When I finished my few moments of a monologue, the room erupted in a roar of applause. My first thoughts, the participants were relieved I finally finished what seemed like a long drawn out speech rather than the few moments where I made my comments before we moved on to the next person. 

Shortly after I finished my comments, the person next to me, shared with me, how I gave him courage to stand up to their preferred name. It was than I recognized the magnitude of my comments may have freed up others to reclaim their own preferred names, their own history and story coming along with their name. 

After all is said and done, I am, Robert W Kovacs, I sealed both my academic history and my professional legacy with this name. My journey, my stories and my history will always be remembered by others as told by none other than Robert, Robb but never Bob.

 

 


 

1 comment:

Stephen Langel said...

I loved this column. It really resonated with me as someone who is trying to build a social circle at a relatively older age of 53.
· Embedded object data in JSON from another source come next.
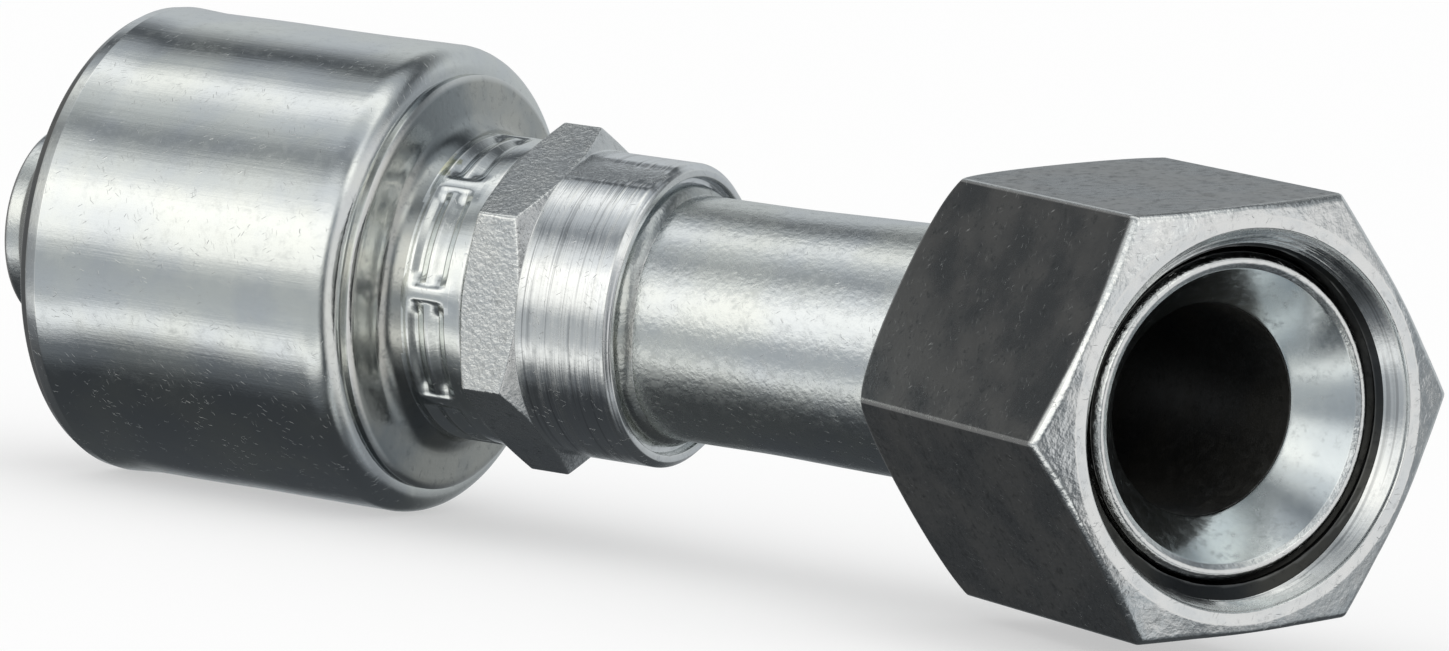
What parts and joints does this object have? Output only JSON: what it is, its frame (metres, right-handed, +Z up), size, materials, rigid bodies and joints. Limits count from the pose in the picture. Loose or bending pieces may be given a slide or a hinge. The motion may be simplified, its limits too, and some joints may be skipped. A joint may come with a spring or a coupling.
{
  "type": "hydraulic hose coupling",
  "caption": "Crimp-on hose end coupling: a smooth ferrule shell over a barbed stem, a small hex, a bent tube with a flared seat, and a loose hexagonal swivel nut.",
  "frame": {"origin": "centre of the stem's bore at its open hose end", "axes": "+X along the hose-side axis from the hose to the bend, the tube bends towards -Y in the XY plane, +Z up"},
  "size_m": [0.1226, 0.048, 0.0376],
  "materials": {
    "shell_plate": "satin zinc plate, smooth drawn, fine handling scratches",
    "insert_steel": "plain plated steel",
    "stem_plate": "zinc plate over turned steel, fine tool marks, grainy hex flats",
    "braze": "plated braze fillet",
    "tube_plate": "satin zinc plate with a slight orange peel",
    "sleeve_plate": "satin zinc plate",
    "nut_plate": "matt grey zinc plate, bright on worn edges and on the turned face"
  },
  "bodies": {
    "coupling": {"ferrule_shell": "shell_plate", "grip_insert": "insert_steel", "hose_stem": "stem_plate", "braze_fillet": "braze", "bent_tube": "tube_plate"},
    "sleeve": {"thrust_sleeve": "sleeve_plate"},
    "nut": {"swivel_nut": "nut_plate"}
  },
  "joints": [
    {"name": "nut_swivel", "type": "hinge", "parent": "coupling", "child": "sleeve", "pos_m": [0.0902, 0, 0], "axis": [0.866, -0.5, 0], "continuous": true},
    {"name": "nut_slide", "type": "slide", "parent": "sleeve", "child": "nut", "axis": [0.866, -0.5, 0], "range_m": [0, 0.008]}
  ]
}
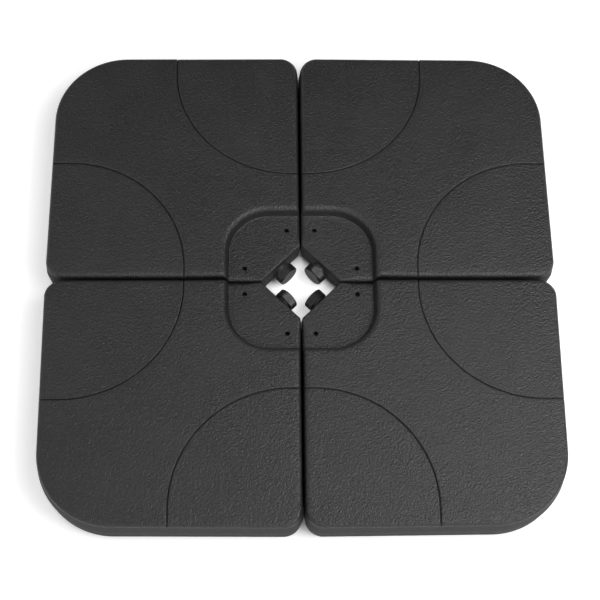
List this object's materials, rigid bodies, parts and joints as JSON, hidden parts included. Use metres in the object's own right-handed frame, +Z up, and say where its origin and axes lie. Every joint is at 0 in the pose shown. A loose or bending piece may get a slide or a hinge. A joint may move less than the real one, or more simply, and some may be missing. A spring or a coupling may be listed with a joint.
{
  "type": "parasol base",
  "caption": "Square weight base for a cantilever parasol: hollow quarter tanks with side filler necks and screw caps around a central mast well.",
  "frame": {"origin": "middle of the square base, on the ground", "axes": "+Z up, +X to the right along the joint between front and rear tanks, +Y to the rear along the joint between left and right tanks"},
  "size_m": [0.9994, 0.9994, 0.075],
  "materials": {
    "tank_plastic": "fine-grained satin black polyethylene, blow-moulded",
    "cap_plastic": "smooth satin black polypropylene, ribbed skirt",
    "seal_rubber": "matt black rubber"
  },
  "bodies": {
    "tank_rear_right": {"tank_rear_right": "tank_plastic"},
    "seal_rear_right": {"seal_rear_right": "seal_rubber"},
    "cap_rear_right": {"cap_rear_right": "cap_plastic"},
    "tank_rear_left": {"tank_rear_left": "tank_plastic"},
    "seal_rear_left": {"seal_rear_left": "seal_rubber"},
    "cap_rear_left": {"cap_rear_left": "cap_plastic"},
    "tank_front_left": {"tank_front_left": "tank_plastic"},
    "seal_front_left": {"seal_front_left": "seal_rubber"},
    "cap_front_left": {"cap_front_left": "cap_plastic"},
    "tank_front_right": {"tank_front_right": "tank_plastic"},
    "seal_front_right": {"seal_front_right": "seal_rubber"},
    "cap_front_right": {"cap_front_right": "cap_plastic"}
  },
  "joints": [
    {"name": "lift_rear_right", "type": "slide", "parent": "tank_rear_left", "child": "tank_rear_right", "axis": [0, 0, 1], "range_m": [0, 0.12]},
    {"name": "draw_rear_right", "type": "slide", "parent": "tank_rear_right", "child": "seal_rear_right", "axis": [-0.7071, -0.7071, 0], "range_m": [0, 0.00805]},
    {"name": "unscrew_rear_right", "type": "hinge", "parent": "seal_rear_right", "child": "cap_rear_right", "pos_m": [0.02553, 0.02553, 0.026], "axis": [-0.7071, -0.7071, 0], "range_deg": [0, 720]},
    {"name": "draw_rear_left", "type": "slide", "parent": "tank_rear_left", "child": "seal_rear_left", "axis": [0.7071, -0.7071, 0], "range_m": [0, 0.00805]},
    {"name": "unscrew_rear_left", "type": "hinge", "parent": "seal_rear_left", "child": "cap_rear_left", "pos_m": [-0.02553, 0.02553, 0.026], "axis": [0.7071, -0.7071, 0], "range_deg": [0, 720]},
    {"name": "lift_front_left", "type": "slide", "parent": "tank_rear_left", "child": "tank_front_left", "axis": [0, 0, 1], "range_m": [0, 0.12]},
    {"name": "draw_front_left", "type": "slide", "parent": "tank_front_left", "child": "seal_front_left", "axis": [0.7071, 0.7071, 0], "range_m": [0, 0.00805]},
    {"name": "unscrew_front_left", "type": "hinge", "parent": "seal_front_left", "child": "cap_front_left", "pos_m": [-0.02553, -0.02553, 0.026], "axis": [0.7071, 0.7071, 0], "range_deg": [0, 720]},
    {"name": "lift_front_right", "type": "slide", "parent": "tank_rear_left", "child": "tank_front_right", "axis": [0, 0, 1], "range_m": [0, 0.12]},
    {"name": "draw_front_right", "type": "slide", "parent": "tank_front_right", "child": "seal_front_right", "axis": [-0.7071, 0.7071, 0], "range_m": [0, 0.00805]},
    {"name": "unscrew_front_right", "type": "hinge", "parent": "seal_front_right", "child": "cap_front_right", "pos_m": [0.02553, -0.02553, 0.026], "axis": [-0.7071, 0.7071, 0], "range_deg": [0, 720]}
  ],
  "couplings": [
    {"joint": "draw_rear_right", "follows": "unscrew_rear_right", "m_per_rad": 0.00063662},
    {"joint": "draw_rear_left", "follows": "unscrew_rear_left", "m_per_rad": 0.00063662},
    {"joint": "draw_front_left", "follows": "unscrew_front_left", "m_per_rad": 0.00063662},
    {"joint": "draw_front_right", "follows": "unscrew_front_right", "m_per_rad": 0.00063662}
  ]
}
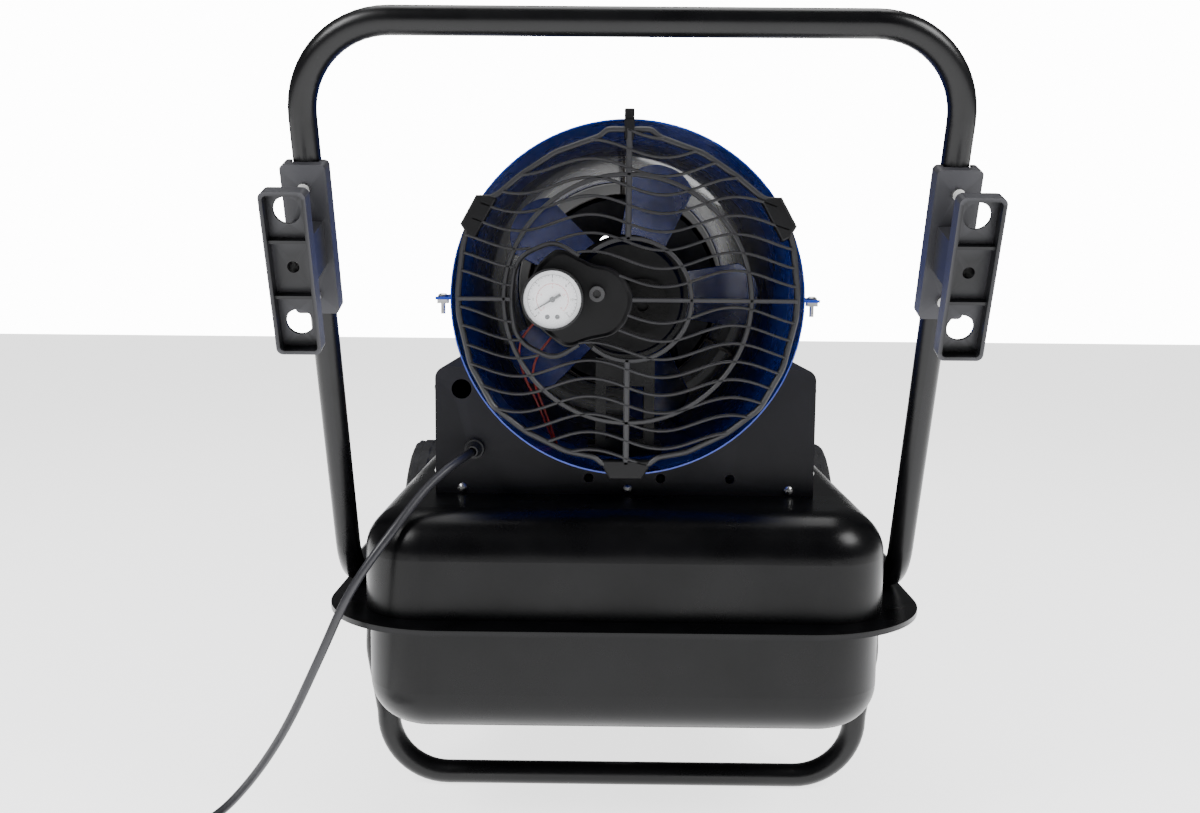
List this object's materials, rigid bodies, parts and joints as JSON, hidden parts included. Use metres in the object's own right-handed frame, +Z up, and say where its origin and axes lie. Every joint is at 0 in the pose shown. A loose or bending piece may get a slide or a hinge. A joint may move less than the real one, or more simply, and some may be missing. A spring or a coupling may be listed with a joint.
{
  "type": "portable forced air heater",
  "caption": "Wheeled oil-fired air heater: fuel tank, cradle box, barrel with intake guard, fan, burner and gauge, tube handle with cord hooks, mains cord.",
  "frame": {"origin": "on the floor, midway along and across the heater without its cord", "axes": "+Y the way the air blows, from intake to outlet; +X to the right seen from behind the intake; +Z up"},
  "size_m": [0.7292, 0.9859, 0.704],
  "materials": {
    "tank_paint": "satin black powder coat",
    "tube_paint": "satin black powder coat",
    "cradle_paint": "fine satin black powder coat",
    "shell_blue": "gloss blue enamel",
    "zinc_steel": "bright zinc plate",
    "cap_plastic": "moulded",
    "gauge_plastic": "moulded",
    "black_plastic": "fine texture",
    "tyre_rubber": "ribbed tread",
    "rim_plastic": "moulded",
    "switch_plastic": "polished",
    "window_glass": "tinted window",
    "board_green": "coated board",
    "can_aluminium": "drawn",
    "nose_steel": "heat-proof black",
    "guard_plastic": "fine moulded texture",
    "gauge_black": "black enamel",
    "dial_white": "printed",
    "clear_glass": "clear",
    "needle_black": "matt",
    "pump_paint": "black paint on a casting",
    "rotor_steel": "ground",
    "filter_felt": "felt",
    "motor_steel": "black stamped steel",
    "fan_aluminium": "stamped",
    "burner_steel": "stamped",
    "brass_fitting": "turned",
    "ceramic_white": "glazed",
    "chamber_steel": "heat-tinted stainless",
    "hose_rubber": "smooth",
    "hook_plastic": "fine moulded texture",
    "gland_rubber": "smooth",
    "cord_rubber": "smooth jacket",
    "plug_rubber": "moulded"
  },
  "bodies": {
    "heater": {"air_filter": "filter_felt", "axle": "zinc_steel", "axle_retainers": "black_plastic", "base_frame": "tube_paint", "burner_head": "burner_steel", "combustion_chamber": "chamber_steel", "control_board": "board_green", "cord_coil": "cord_rubber", "cord_gland": "gland_rubber", "cord_hook_left": "hook_plastic", "cord_hook_right": "hook_plastic", "cord_plug": "plug_rubber", "cradle_base_plate": "zinc_steel", "cradle_front_plate": "cradle_paint", "cradle_left_cover": "cradle_paint", "cradle_rear_plate": "cradle_paint", "cradle_right_cover": "cradle_paint", "display_window": "window_glass", "drain_plug": "zinc_steel", "filler_neck": "tank_paint", "flame_spreader": "chamber_steel", "frame_bolts": "zinc_steel", "fuel_gauge": "gauge_plastic", "fuel_line": "hose_rubber", "gauge_case": "gauge_black", "gauge_dial": "dial_white", "gauge_lens": "clear_glass", "handle_tube": "tube_paint", "igniter": "ceramic_white", "ignition_transformer": "black_plastic", "intake_guard": "guard_plastic", "lower_shell": "shell_blue", "motor_body": "motor_steel", "motor_bracket": "motor_steel", "motor_capacitor": "can_aluminium", "nozzle": "brass_fitting", "outlet_nose": "nose_steel", "pan_screws": "zinc_steel", "photocell": "black_plastic", "power_cord": "cord_rubber", "pump_body": "pump_paint", "pump_end_cover": "pump_paint", "shell_screws": "zinc_steel", "switch_housing": "black_plastic", "tank_lower_half": "tank_paint", "tank_upper_half": "tank_paint", "tube_end_plugs": "black_plastic", "upper_shell": "shell_blue"},
    "fan_set": {"fan": "fan_aluminium", "motor_shaft": "zinc_steel", "pump_rotor": "rotor_steel"},
    "wheel_left": {"tyre_left": "tyre_rubber", "wheel_rim_left": "rim_plastic"},
    "wheel_right": {"tyre_right": "tyre_rubber", "wheel_rim_right": "rim_plastic"},
    "switch_rocker": {"power_switch": "switch_plastic"},
    "thermostat": {"thermostat_knob": "black_plastic"},
    "filler_cap": {"fuel_cap": "cap_plastic"},
    "needle": {"gauge_needle": "needle_black"},
    "adjuster": {"pump_adjuster": "black_plastic"}
  },
  "joints": [
    {"name": "fan_spin", "type": "hinge", "parent": "heater", "child": "fan_set", "pos_m": [0, -0.15, 0.482], "axis": [0, 1, 0], "continuous": true},
    {"name": "wheel_left_spin", "type": "hinge", "parent": "heater", "child": "wheel_left", "pos_m": [-0.2772, 0.359, 0.127], "axis": [1, 0, 0], "continuous": true},
    {"name": "wheel_right_spin", "type": "hinge", "parent": "heater", "child": "wheel_right", "pos_m": [0.2772, 0.359, 0.127], "axis": [1, 0, 0], "continuous": true},
    {"name": "switch_rock", "type": "hinge", "parent": "heater", "child": "switch_rocker", "pos_m": [-0.1741, -0.196, 0.362], "axis": [0, 1, 0], "range_deg": [0, 14]},
    {"name": "thermostat_turn", "type": "hinge", "parent": "heater", "child": "thermostat", "pos_m": [-0.1766, -0.106, 0.362], "axis": [1, 0, 0], "range_deg": [-135, 135]},
    {"name": "fuel_cap_turn", "type": "hinge", "parent": "heater", "child": "filler_cap", "pos_m": [0.152, 0.186, 0.2982], "axis": [0, 0, 1], "range_deg": [0, 100]},
    {"name": "gauge_needle_turn", "type": "hinge", "parent": "heater", "child": "needle", "pos_m": [-0.0635, -0.366, 0.4825], "axis": [0, 1, 0], "range_deg": [0, 250]},
    {"name": "pump_adjuster_turn", "type": "hinge", "parent": "heater", "child": "adjuster", "pos_m": [-0.0263, -0.34, 0.487], "axis": [0, 1, 0], "range_deg": [-180, 180]}
  ]
}
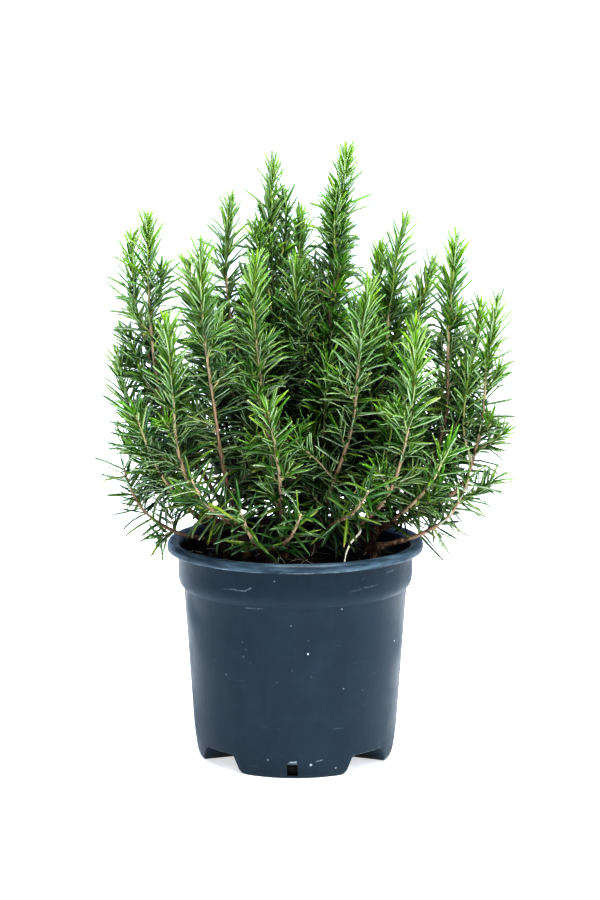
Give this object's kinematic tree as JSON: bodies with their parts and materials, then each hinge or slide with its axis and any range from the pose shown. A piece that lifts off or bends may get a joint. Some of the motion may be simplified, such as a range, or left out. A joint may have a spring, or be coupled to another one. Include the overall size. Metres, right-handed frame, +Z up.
{
  "type": "potted rosemary plant",
  "caption": "Bushy upright rosemary with needle leaves on woody stems, standing in the soil of a round black nursery pot with a rolled rim and feet.",
  "frame": {"origin": "middle of the pot's underside, on the surface that the pot stands on", "axes": "+Z up along the pot's axis, -Y towards the front of the plant as pictured, +X to its right"},
  "size_m": [0.2959, 0.2415, 0.4589],
  "materials": {
    "pot_plastic": "blue-black moulded polypropylene with a satin sheen, faint scuffs and dust specks, paler wear along the rim",
    "potting_soil": "dark moist peat crumbs with fine brown roots and a few pale grains",
    "woody_stem": "orange-brown to grey-brown young bark, finely cracked along its length",
    "foliage": "narrow waxy needles, dark glossy green above and pale grey-green beneath, bright yellow-green at the tips of the stems"
  },
  "bodies": {
    "root": {"pot": "pot_plastic", "soil": "potting_soil", "wood_centre": "woody_stem", "wood_front": "woody_stem", "wood_front_right": "woody_stem", "wood_front_left": "woody_stem", "wood_left": "woody_stem", "wood_left_back": "woody_stem", "wood_back_left": "woody_stem", "wood_back": "woody_stem", "wood_back_right": "woody_stem", "wood_right": "woody_stem", "wood_right_back": "woody_stem", "wood_front_low": "woody_stem", "wood_left_low": "woody_stem", "wood_right_low": "woody_stem", "spray_centre_1": "foliage", "spray_centre_2": "foliage", "spray_centre_3": "foliage", "spray_front_1": "foliage", "spray_front_2": "foliage", "spray_front_right_1": "foliage", "spray_front_right_2": "foliage", "spray_front_right_3": "foliage", "spray_front_left_1": "foliage", "spray_front_left_2": "foliage", "spray_front_left_3": "foliage", "spray_left_1": "foliage", "spray_left_2": "foliage", "spray_left_3": "foliage", "spray_left_back_1": "foliage", "spray_left_back_2": "foliage", "spray_left_back_3": "foliage", "spray_back_left_1": "foliage", "spray_back_left_2": "foliage", "spray_back_left_3": "foliage", "spray_back_1": "foliage", "spray_back_2": "foliage", "spray_back_3": "foliage", "spray_back_right_1": "foliage", "spray_back_right_2": "foliage", "spray_back_right_3": "foliage", "spray_right_1": "foliage", "spray_right_2": "foliage", "spray_right_3": "foliage", "spray_right_4": "foliage", "spray_right_back_1": "foliage", "spray_right_back_2": "foliage", "spray_right_back_3": "foliage", "spray_right_back_4": "foliage", "spray_front_low_1": "foliage", "spray_front_low_2": "foliage", "spray_left_low_1": "foliage", "spray_right_low_1": "foliage"}
  },
  "joints": []
}
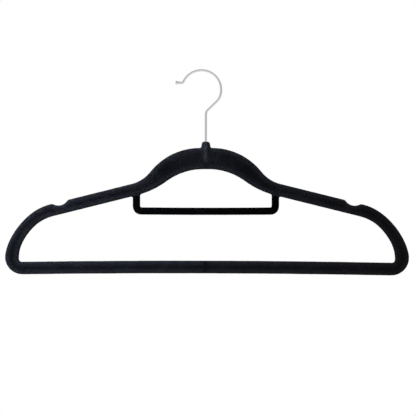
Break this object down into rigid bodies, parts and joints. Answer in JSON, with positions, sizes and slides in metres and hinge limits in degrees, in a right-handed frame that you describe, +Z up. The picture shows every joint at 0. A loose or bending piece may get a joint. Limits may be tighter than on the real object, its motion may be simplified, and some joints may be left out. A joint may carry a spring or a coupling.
{
  "type": "clothes hanger",
  "caption": "Slim velvet-flocked suit hanger with strap notches, drop shoulders, a trouser bar, a tie bar loop and a free-turning wire hook.",
  "frame": {"origin": "the rail seat: the point where the inside of the hook crosses the swivel axis", "axes": "+X along the hanger, with the hook's mouth towards -X; +Y through its thickness, towards the back; +Z up along the swivel axis"},
  "size_m": [0.4448, 0.01, 0.2279],
  "materials": {
    "core_plastic": "black injection-moulded ABS, seen only as a narrow ring at the mouth of the neck",
    "flock": "short upright nylon flock, near black with a cool cast, soft sheen at glancing angles",
    "hook_wire": "bright nickel-chrome plating on drawn steel wire"
  },
  "bodies": {
    "hook": {"swivel_hook": "hook_wire"},
    "frame": {"frame_core": "core_plastic", "velvet_flock": "flock"}
  },
  "joints": [
    {"name": "hook_swivel", "type": "hinge", "parent": "hook", "child": "frame", "pos_m": [0, 0, -0.078], "axis": [0, 0, 1], "continuous": true}
  ]
}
But what really drove it home for me was knowing you as I have since 1987 and having always called you Robert, or Bobby, if I wanted to mess with you. But I could never imagine calling you, Bob. That just sounds so foreign and odd to me.

And the persistence of the person checking you in and the facilitator in calling you that despite you politely telling them, that’s not your name, was rude and disrespectful and tone deaf.

Great article, well done. It is important to stand up for who you are and that includes the name you call yourself.